TO DO -
Begin at the line containing "Write part 3" in the entries below and end at the line containing "place: an (x, z)"; transcribe that range exactly and nothing outside it.

INPUT ROWS -
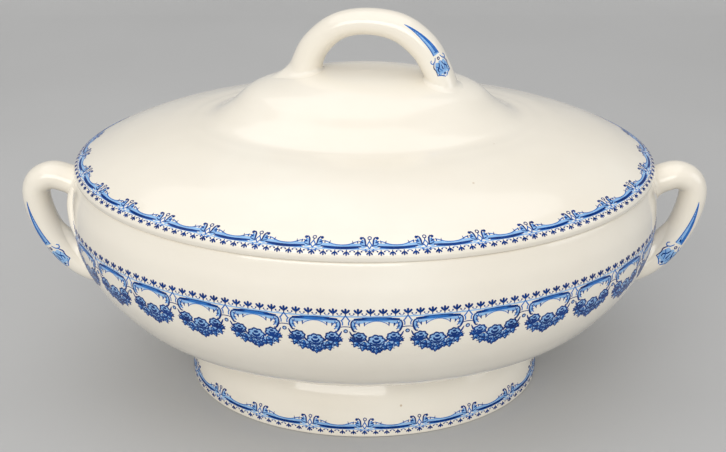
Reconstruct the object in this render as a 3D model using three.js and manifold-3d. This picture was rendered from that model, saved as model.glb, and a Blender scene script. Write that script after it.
* * *
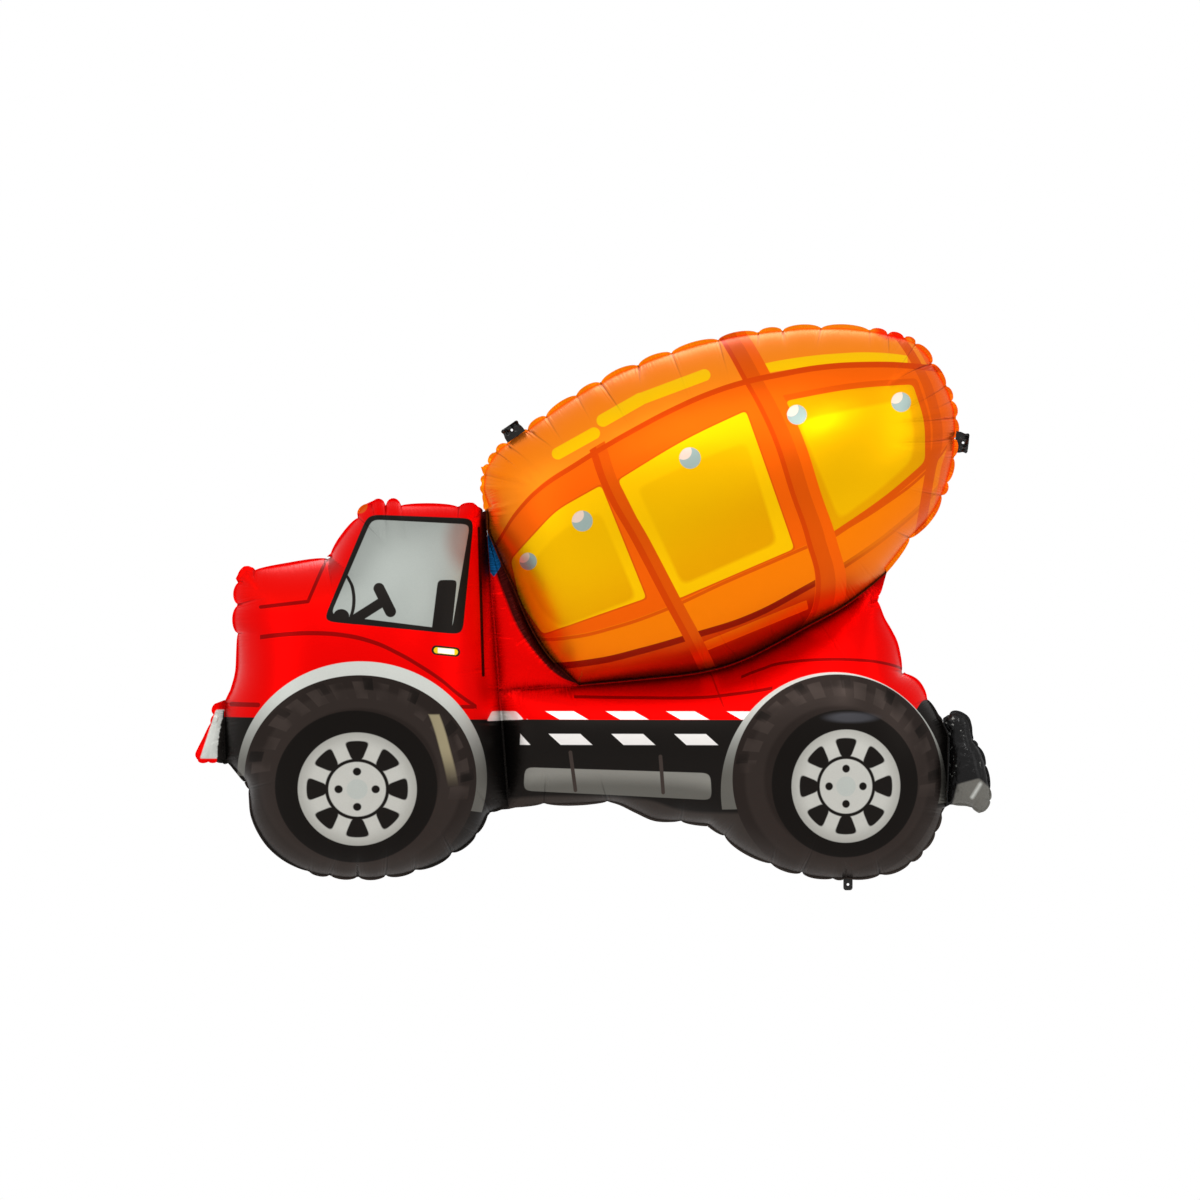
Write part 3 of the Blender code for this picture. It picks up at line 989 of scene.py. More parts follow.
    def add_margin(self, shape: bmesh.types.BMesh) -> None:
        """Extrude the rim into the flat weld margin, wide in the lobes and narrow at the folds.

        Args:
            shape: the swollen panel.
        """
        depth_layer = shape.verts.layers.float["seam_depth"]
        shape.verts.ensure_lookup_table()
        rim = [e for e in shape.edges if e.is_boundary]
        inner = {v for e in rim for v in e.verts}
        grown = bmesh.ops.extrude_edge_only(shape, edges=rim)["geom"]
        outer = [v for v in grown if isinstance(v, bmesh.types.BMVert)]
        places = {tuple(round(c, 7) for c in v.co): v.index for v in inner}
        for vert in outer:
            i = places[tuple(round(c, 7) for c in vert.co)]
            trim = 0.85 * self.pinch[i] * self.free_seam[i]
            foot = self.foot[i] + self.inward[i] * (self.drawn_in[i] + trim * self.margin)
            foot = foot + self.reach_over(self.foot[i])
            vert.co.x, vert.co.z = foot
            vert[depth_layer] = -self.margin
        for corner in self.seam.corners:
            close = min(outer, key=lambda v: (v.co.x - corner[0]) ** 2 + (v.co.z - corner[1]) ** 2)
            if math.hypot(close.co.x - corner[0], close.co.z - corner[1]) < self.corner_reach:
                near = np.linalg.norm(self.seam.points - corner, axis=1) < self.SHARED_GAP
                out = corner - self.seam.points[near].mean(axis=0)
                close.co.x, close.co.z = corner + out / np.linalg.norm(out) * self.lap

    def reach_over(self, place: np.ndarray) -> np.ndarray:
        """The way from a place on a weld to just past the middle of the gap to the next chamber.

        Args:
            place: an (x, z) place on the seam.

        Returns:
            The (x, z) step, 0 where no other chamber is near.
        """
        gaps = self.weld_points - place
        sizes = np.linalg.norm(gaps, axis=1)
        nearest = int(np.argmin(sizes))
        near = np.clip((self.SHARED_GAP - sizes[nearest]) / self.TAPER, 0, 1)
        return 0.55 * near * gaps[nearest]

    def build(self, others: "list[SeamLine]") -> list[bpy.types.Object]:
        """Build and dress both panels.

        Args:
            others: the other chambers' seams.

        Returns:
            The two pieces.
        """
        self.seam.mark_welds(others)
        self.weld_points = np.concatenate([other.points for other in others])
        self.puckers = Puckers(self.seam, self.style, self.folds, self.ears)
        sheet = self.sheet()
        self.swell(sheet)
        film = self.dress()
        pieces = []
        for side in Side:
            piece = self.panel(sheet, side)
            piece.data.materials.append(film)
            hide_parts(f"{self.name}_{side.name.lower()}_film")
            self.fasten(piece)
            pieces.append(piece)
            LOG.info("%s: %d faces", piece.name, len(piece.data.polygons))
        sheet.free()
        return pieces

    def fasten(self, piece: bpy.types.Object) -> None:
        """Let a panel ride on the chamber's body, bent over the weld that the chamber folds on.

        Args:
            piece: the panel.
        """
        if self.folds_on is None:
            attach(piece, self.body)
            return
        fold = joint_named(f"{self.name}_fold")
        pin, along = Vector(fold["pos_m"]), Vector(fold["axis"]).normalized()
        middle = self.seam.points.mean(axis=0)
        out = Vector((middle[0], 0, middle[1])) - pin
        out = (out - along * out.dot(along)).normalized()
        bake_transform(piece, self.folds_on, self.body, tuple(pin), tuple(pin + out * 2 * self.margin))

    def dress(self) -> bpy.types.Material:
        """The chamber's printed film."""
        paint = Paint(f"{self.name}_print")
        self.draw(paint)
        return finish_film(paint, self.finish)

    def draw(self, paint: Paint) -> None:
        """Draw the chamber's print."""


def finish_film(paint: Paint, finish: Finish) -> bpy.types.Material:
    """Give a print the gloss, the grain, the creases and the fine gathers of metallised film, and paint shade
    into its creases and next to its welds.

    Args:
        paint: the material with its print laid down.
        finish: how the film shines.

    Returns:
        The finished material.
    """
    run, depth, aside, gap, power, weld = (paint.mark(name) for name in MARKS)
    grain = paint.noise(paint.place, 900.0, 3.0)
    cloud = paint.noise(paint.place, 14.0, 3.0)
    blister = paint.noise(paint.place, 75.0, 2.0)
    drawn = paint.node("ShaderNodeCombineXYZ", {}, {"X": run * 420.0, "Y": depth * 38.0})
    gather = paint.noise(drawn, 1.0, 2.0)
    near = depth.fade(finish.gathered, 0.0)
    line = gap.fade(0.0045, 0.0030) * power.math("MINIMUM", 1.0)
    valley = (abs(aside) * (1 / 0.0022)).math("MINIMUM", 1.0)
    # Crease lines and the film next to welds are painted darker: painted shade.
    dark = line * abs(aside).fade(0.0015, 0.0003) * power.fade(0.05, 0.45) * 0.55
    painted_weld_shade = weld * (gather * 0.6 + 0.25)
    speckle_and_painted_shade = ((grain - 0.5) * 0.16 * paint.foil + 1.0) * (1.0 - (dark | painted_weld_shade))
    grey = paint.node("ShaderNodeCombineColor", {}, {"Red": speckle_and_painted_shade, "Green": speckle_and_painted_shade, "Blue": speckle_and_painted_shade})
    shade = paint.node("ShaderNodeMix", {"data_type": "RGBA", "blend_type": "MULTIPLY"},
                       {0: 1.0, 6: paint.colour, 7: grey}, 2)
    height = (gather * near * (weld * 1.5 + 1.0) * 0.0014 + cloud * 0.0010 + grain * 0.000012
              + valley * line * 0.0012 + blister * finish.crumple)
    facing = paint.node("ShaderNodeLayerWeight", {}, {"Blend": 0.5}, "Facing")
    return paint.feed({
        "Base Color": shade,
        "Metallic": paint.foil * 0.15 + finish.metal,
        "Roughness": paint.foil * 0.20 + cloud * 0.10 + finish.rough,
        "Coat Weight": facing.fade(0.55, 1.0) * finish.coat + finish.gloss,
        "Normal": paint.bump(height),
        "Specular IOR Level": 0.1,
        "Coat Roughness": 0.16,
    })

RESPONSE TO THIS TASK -
Write part 3 of the Blender code for this picture. It picks up at line 989 of scene.py. More parts follow.
    def add_margin(self, shape: bmesh.types.BMesh) -> None:
        """Extrude the rim into the flat weld margin, wide in the lobes and narrow at the folds.

        Args:
            shape: the swollen panel.
        """
        depth_layer = shape.verts.layers.float["seam_depth"]
        shape.verts.ensure_lookup_table()
        rim = [e for e in shape.edges if e.is_boundary]
        inner = {v for e in rim for v in e.verts}
        grown = bmesh.ops.extrude_edge_only(shape, edges=rim)["geom"]
        outer = [v for v in grown if isinstance(v, bmesh.types.BMVert)]
        places = {tuple(round(c, 7) for c in v.co): v.index for v in inner}
        for vert in outer:
            i = places[tuple(round(c, 7) for c in vert.co)]
            trim = 0.85 * self.pinch[i] * self.free_seam[i]
            foot = self.foot[i] + self.inward[i] * (self.drawn_in[i] + trim * self.margin)
            foot = foot + self.reach_over(self.foot[i])
            vert.co.x, vert.co.z = foot
            vert[depth_layer] = -self.margin
        for corner in self.seam.corners:
            close = min(outer, key=lambda v: (v.co.x - corner[0]) ** 2 + (v.co.z - corner[1]) ** 2)
            if math.hypot(close.co.x - corner[0], close.co.z - corner[1]) < self.corner_reach:
                near = np.linalg.norm(self.seam.points - corner, axis=1) < self.SHARED_GAP
                out = corner - self.seam.points[near].mean(axis=0)
                close.co.x, close.co.z = corner + out / np.linalg.norm(out) * self.lap

    def reach_over(self, place: np.ndarray) -> np.ndarray:
        """The way from a place on a weld to just past the middle of the gap to the next chamber.

        Args:
            place: an (x, z) place on the seam.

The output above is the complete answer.